Set [tex]y=\pi x[/tex], so that [tex]\dfrac{\mathrm dy}\pi=\mathrm dx[/tex] and the integral is equivalent to
[tex]\displaystyle\int_0^{1/2}x\cos\pi x\,\mathrm dx=\frac1{\pi^2}\int_0^{\pi/2}y\cos y\,\mathrm dy[/tex]
Now integrate by parts, setting
[tex]u=y\implies\mathrm du=\mathrm dy[/tex]
[tex]\mathrm dv=\cos y\implies v=\sin y[/tex]
So you have
[tex]\displaystyle\frac1{\pi^2}\int_0^{\pi/2}y\cos y\,\mathrm dy=\frac1{\pi^2}y\sin y\bigg|_{y=0}^{y=\pi/2}-\frac1{\pi^2}\int_0^{\pi/2}\sin y\,\mathrm dy[/tex]

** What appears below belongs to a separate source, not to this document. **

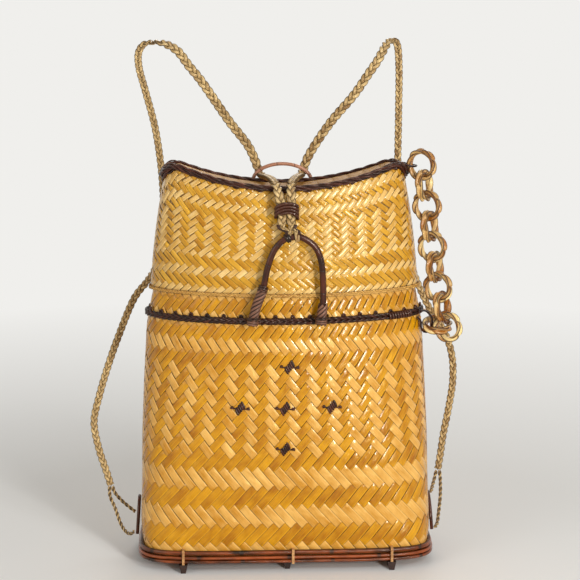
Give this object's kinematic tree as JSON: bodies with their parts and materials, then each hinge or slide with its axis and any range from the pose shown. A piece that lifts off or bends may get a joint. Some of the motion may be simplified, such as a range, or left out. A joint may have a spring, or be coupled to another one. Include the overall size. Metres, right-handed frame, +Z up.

[tex]=\displaystyle\frac{\frac\pi2\sin\frac\pi2-0}{\pi^2}+\frac1{\pi^2}\cos y\bigg|_{y=0}^{y=\pi/2}[/tex]
[tex]=\displaystyle\frac1{2\pi}+\frac{\cos\frac\pi2-\cos0}{\pi^2}[/tex]
[tex]=\displaystyle\frac1{2\pi}-\frac1{\pi^2}[/tex]